++++ DATA ROWS ++++

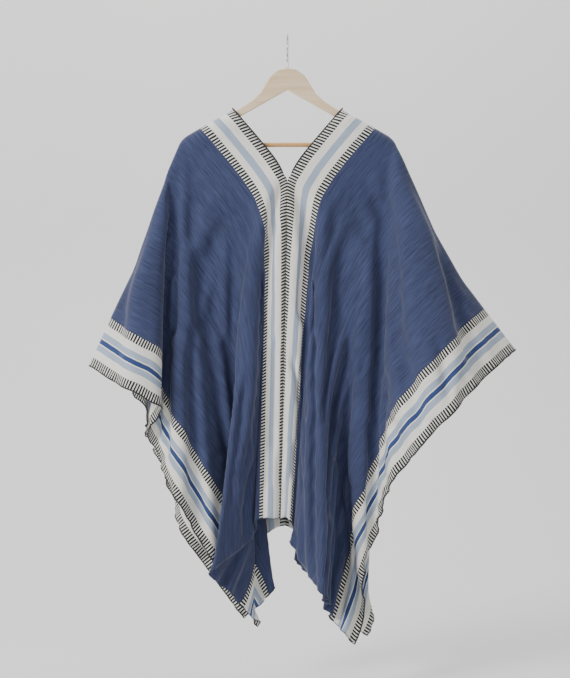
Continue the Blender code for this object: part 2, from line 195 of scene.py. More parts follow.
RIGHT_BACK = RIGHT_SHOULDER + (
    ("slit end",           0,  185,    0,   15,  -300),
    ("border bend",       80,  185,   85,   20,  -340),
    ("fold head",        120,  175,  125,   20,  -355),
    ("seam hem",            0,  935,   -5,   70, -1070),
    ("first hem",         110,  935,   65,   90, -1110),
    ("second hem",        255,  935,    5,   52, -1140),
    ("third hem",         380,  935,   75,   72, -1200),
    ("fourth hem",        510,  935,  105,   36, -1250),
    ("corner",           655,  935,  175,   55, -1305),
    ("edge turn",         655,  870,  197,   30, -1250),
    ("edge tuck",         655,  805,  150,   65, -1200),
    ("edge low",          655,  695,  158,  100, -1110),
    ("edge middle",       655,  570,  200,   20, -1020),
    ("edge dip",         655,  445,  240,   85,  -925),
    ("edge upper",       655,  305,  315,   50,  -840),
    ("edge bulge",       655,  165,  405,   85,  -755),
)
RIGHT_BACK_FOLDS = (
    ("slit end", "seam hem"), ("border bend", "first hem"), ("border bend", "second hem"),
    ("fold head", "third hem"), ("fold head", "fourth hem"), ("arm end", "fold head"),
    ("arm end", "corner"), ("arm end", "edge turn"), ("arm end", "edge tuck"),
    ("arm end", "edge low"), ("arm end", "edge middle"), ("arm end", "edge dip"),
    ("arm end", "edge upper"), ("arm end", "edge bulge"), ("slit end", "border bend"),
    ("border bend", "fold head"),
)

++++
++++ DATA ROWS ++++

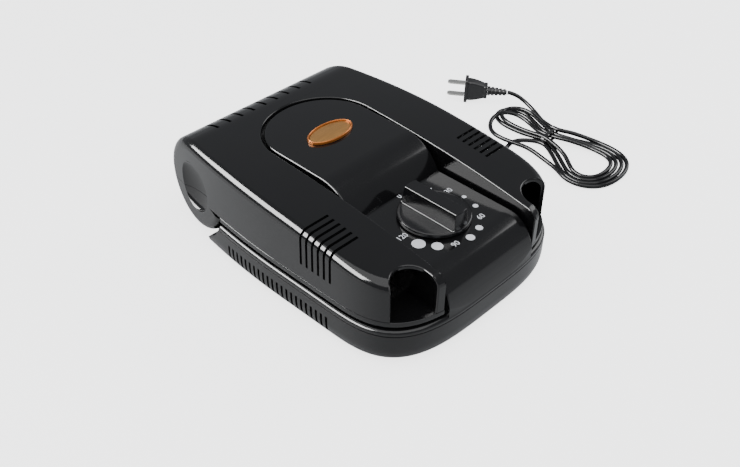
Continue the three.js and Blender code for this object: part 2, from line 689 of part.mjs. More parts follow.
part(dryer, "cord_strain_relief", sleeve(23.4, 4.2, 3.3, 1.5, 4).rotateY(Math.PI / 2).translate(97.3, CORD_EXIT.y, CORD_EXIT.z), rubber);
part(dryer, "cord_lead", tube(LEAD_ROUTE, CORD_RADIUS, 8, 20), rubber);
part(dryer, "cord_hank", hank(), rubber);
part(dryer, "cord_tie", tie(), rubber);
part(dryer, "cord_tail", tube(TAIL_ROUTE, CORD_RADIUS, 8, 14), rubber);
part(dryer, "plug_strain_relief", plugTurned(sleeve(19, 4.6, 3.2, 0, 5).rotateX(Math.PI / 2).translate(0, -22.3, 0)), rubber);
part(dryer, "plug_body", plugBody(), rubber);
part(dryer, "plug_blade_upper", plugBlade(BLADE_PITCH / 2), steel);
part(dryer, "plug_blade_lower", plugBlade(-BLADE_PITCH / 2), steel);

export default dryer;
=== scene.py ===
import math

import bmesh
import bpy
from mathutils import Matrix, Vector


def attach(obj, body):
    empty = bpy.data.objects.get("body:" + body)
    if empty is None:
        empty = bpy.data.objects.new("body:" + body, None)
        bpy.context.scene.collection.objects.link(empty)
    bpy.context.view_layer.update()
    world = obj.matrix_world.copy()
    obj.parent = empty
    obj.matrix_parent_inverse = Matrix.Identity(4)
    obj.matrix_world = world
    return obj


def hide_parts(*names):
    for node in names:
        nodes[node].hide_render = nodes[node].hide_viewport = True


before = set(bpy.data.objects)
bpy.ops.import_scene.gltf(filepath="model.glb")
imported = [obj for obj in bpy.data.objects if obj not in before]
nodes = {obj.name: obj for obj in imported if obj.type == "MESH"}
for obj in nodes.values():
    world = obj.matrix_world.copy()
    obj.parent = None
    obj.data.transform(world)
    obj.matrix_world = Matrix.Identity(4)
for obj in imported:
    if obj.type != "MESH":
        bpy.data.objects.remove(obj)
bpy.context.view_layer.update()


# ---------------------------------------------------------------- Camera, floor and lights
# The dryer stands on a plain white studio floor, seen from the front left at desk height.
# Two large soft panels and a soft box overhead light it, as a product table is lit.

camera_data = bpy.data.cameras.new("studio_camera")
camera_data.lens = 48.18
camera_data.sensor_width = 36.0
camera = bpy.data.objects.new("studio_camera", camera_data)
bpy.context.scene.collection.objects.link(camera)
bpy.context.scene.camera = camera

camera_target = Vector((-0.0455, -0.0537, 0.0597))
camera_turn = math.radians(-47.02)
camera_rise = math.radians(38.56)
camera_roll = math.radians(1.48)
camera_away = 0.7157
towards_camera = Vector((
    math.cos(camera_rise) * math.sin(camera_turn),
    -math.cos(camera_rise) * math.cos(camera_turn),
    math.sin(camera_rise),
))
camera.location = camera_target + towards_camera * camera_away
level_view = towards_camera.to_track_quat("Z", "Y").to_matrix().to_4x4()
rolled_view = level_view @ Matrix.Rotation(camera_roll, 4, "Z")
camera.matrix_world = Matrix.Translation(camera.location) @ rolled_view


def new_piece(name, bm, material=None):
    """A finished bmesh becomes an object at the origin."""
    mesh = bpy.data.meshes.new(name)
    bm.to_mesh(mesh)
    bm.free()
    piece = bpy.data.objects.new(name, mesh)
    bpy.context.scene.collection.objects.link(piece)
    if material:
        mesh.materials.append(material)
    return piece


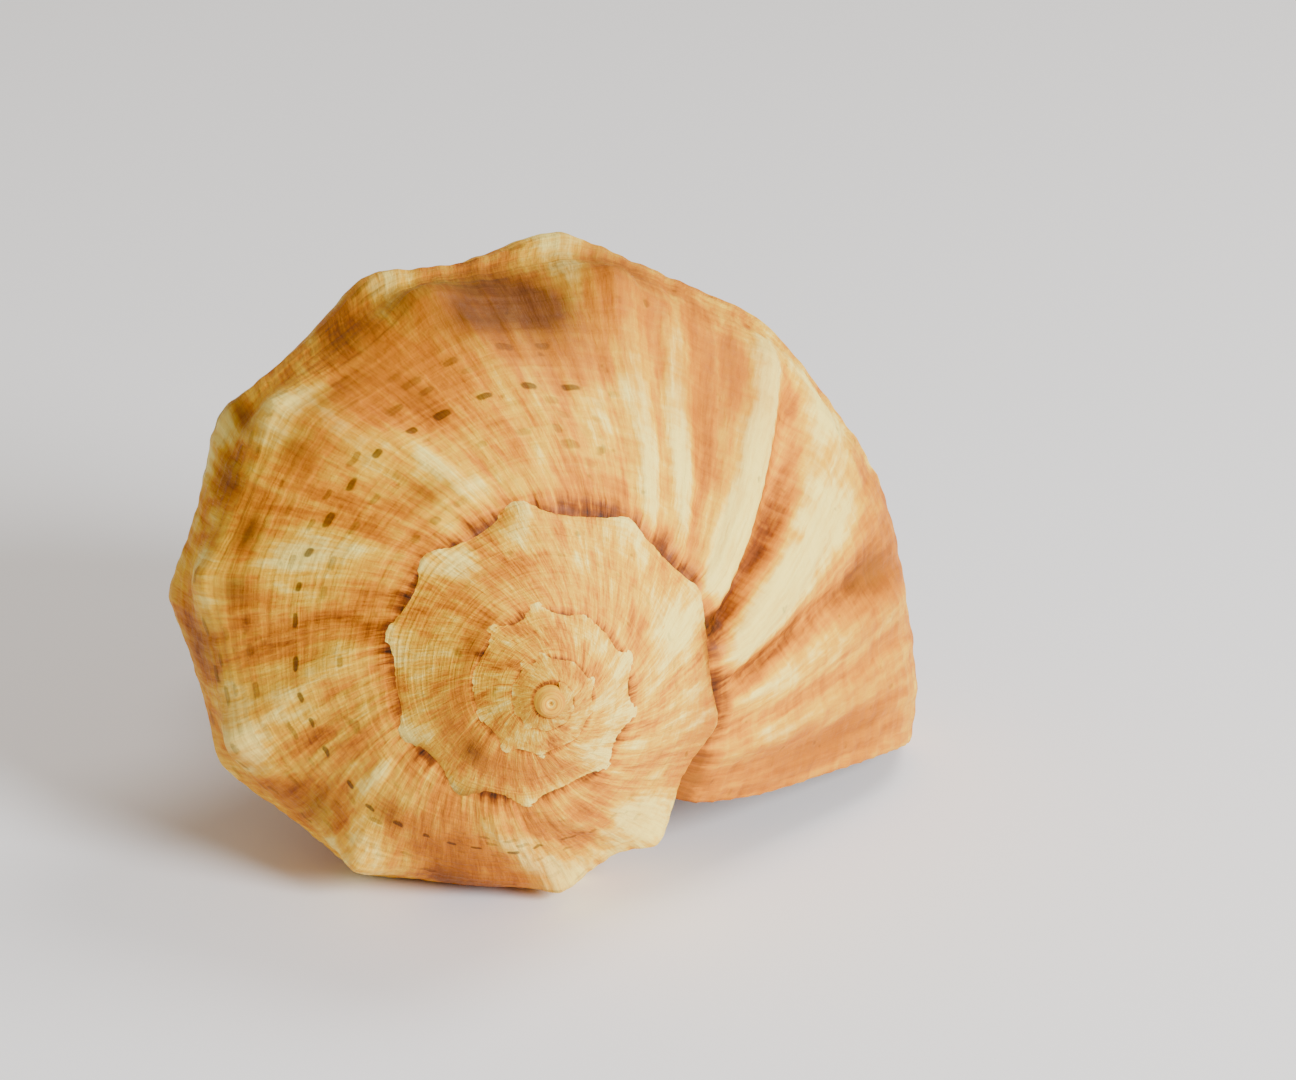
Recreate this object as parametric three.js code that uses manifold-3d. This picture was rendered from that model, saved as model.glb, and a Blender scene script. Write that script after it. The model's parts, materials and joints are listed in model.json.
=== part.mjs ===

++++
++++ DATA ROWS ++++

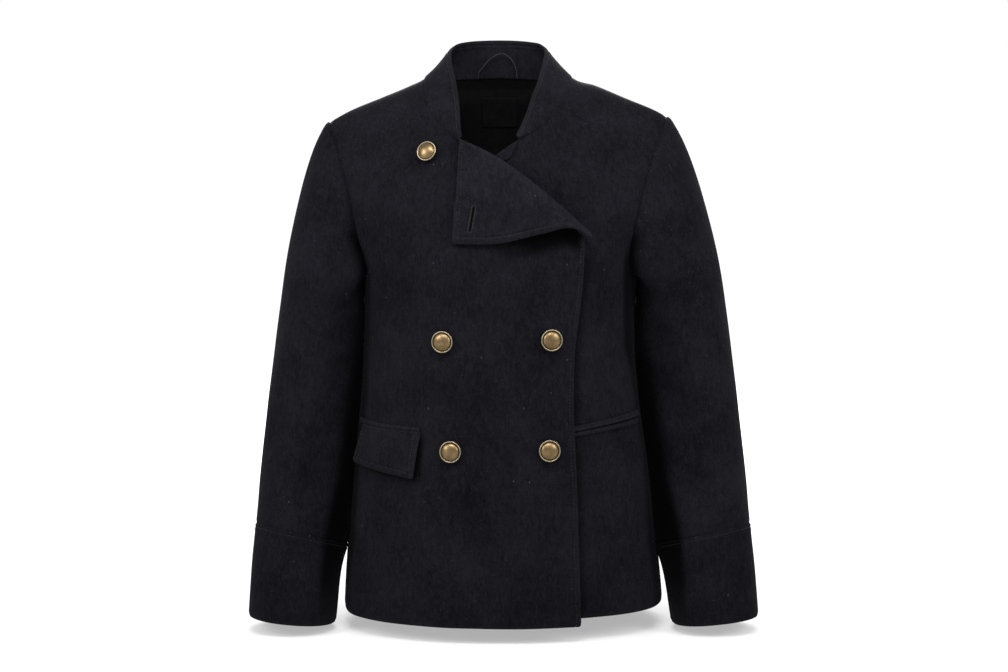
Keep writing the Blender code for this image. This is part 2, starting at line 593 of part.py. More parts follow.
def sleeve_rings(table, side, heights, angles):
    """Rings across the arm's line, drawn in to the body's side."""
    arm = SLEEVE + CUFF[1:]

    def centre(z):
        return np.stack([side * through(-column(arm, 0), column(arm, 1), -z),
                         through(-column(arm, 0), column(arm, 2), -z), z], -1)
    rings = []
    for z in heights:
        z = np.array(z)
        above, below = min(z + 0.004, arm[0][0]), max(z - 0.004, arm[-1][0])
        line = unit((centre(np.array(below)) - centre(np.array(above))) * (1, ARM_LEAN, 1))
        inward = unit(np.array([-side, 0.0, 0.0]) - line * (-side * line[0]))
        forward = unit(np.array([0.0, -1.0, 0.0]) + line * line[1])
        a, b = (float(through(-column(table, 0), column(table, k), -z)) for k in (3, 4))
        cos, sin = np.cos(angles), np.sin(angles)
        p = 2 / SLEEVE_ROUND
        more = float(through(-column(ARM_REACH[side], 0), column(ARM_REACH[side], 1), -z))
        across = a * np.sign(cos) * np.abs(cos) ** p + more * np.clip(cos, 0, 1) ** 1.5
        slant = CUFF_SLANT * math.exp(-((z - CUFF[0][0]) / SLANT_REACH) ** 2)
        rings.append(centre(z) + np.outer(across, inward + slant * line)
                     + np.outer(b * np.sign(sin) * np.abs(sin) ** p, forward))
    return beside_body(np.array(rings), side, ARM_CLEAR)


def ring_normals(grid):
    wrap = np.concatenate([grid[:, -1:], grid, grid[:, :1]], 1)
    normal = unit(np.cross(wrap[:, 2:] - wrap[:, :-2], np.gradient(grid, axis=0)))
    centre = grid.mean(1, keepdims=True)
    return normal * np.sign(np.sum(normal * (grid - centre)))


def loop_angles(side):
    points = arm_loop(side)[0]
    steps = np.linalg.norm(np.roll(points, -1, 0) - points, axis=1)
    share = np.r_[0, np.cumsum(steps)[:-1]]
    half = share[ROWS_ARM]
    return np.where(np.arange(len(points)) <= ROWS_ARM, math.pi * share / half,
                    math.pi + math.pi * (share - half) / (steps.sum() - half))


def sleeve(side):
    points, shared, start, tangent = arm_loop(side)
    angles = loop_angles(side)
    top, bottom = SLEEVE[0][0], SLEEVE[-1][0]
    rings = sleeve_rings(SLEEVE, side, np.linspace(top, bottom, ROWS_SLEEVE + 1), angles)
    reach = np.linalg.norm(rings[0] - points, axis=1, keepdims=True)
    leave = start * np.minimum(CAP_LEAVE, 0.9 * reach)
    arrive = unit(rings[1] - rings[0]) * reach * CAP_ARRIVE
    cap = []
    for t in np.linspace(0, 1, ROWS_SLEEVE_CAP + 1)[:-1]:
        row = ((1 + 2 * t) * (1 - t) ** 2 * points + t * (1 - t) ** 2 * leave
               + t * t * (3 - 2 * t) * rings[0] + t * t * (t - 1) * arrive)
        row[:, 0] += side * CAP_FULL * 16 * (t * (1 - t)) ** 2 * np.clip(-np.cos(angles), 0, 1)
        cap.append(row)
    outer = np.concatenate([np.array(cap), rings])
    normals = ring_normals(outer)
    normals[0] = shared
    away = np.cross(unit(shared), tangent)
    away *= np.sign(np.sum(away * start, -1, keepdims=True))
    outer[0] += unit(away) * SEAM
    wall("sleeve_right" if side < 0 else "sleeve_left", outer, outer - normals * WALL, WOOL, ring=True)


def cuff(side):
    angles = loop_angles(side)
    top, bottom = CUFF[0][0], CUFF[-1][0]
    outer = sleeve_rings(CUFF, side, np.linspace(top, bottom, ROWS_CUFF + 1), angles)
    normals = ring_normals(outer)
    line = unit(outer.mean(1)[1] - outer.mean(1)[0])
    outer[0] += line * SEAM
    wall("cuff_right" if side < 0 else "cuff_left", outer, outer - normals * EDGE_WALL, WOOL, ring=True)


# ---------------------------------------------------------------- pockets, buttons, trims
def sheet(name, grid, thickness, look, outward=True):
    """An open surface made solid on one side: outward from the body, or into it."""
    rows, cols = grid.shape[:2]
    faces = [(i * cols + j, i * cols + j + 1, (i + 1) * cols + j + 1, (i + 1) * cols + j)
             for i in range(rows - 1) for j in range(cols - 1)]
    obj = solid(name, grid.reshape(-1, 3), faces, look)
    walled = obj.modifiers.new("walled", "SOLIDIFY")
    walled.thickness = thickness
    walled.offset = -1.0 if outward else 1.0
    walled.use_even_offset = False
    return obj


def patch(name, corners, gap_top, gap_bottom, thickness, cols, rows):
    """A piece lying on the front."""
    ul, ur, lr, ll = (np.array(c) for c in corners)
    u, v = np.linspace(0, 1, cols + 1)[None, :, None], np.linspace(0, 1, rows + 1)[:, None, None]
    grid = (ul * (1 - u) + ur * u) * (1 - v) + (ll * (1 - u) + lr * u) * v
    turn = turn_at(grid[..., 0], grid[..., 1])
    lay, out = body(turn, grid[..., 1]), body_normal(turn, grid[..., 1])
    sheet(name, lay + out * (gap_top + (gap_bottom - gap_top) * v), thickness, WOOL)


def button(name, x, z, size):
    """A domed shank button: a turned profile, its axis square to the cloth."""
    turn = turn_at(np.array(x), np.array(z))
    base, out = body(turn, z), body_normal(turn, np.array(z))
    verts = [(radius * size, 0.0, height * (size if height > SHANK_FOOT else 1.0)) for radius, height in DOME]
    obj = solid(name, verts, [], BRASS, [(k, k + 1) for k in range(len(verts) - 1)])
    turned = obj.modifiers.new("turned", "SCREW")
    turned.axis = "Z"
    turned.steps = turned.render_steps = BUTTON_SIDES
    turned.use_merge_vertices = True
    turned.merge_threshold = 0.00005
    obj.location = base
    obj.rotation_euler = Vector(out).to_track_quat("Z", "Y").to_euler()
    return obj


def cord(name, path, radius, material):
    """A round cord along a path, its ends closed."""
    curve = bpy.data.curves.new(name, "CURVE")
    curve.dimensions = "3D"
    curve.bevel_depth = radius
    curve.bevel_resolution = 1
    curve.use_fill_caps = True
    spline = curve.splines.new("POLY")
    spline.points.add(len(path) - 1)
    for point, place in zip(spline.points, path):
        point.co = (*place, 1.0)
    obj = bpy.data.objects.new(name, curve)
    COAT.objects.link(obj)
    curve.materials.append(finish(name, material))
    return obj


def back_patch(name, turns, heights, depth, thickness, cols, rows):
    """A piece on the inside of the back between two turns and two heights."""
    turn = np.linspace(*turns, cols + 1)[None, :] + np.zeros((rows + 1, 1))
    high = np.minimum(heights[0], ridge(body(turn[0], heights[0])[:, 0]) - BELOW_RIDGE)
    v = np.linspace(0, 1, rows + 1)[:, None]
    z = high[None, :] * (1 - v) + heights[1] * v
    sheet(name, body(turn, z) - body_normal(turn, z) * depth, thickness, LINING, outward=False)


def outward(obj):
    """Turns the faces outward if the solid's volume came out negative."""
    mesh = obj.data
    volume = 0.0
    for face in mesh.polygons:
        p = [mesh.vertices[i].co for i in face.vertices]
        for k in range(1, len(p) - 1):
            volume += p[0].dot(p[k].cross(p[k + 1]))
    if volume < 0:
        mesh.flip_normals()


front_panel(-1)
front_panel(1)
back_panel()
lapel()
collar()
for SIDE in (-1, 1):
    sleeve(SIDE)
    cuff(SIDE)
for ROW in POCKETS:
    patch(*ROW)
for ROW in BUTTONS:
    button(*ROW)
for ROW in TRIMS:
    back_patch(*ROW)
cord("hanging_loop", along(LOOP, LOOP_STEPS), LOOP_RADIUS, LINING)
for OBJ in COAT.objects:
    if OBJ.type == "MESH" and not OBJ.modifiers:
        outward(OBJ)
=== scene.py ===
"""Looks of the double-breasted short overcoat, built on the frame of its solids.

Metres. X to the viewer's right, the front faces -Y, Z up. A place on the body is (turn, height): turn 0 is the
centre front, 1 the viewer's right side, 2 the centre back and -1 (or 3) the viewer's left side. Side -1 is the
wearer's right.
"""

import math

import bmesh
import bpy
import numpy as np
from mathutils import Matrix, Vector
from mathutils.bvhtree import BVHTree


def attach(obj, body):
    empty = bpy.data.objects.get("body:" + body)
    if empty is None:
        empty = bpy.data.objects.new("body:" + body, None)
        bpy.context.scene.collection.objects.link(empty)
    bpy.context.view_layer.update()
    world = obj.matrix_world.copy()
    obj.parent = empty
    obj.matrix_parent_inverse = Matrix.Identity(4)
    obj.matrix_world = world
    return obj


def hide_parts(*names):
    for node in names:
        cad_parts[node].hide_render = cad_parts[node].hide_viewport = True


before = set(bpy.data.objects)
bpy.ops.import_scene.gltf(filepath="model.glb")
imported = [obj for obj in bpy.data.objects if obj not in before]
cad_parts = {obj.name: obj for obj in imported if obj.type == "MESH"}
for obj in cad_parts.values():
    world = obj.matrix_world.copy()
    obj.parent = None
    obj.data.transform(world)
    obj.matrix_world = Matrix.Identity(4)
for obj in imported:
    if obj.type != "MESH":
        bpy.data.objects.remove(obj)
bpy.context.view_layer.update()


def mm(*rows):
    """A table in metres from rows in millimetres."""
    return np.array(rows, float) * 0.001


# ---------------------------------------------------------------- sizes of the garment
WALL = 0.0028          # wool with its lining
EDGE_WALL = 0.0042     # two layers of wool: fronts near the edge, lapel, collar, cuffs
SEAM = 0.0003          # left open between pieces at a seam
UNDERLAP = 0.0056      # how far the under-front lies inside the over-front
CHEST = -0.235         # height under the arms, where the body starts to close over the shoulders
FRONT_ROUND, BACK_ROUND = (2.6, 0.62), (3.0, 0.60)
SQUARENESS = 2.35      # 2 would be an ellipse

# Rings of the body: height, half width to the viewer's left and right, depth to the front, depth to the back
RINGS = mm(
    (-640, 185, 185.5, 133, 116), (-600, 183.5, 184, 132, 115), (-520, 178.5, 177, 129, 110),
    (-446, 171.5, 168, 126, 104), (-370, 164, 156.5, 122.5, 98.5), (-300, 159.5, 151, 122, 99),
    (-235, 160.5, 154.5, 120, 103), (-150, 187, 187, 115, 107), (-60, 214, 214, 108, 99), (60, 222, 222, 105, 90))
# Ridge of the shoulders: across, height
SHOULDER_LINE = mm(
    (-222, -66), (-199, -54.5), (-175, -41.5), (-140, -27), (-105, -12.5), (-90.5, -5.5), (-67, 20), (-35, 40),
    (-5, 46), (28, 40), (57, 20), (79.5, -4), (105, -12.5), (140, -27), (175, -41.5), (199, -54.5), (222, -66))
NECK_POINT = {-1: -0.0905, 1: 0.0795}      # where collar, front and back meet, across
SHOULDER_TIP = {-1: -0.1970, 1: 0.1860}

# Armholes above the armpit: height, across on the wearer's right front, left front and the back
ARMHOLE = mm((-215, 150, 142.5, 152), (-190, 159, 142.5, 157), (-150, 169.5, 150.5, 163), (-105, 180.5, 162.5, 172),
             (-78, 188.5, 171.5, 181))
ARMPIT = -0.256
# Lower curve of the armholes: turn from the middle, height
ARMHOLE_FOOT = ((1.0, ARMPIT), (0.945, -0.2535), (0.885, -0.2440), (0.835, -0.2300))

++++

Return, unchanged, the run of lines above that opens with the line containing "Keep writing the" and closes with the line containing "arm = SLEEVE + CUFF[1:]". Include both.

■ RESULT OF THIS TASK:
Keep writing the Blender code for this image. This is part 2, starting at line 593 of part.py. More parts follow.
def sleeve_rings(table, side, heights, angles):
    """Rings across the arm's line, drawn in to the body's side."""
    arm = SLEEVE + CUFF[1:]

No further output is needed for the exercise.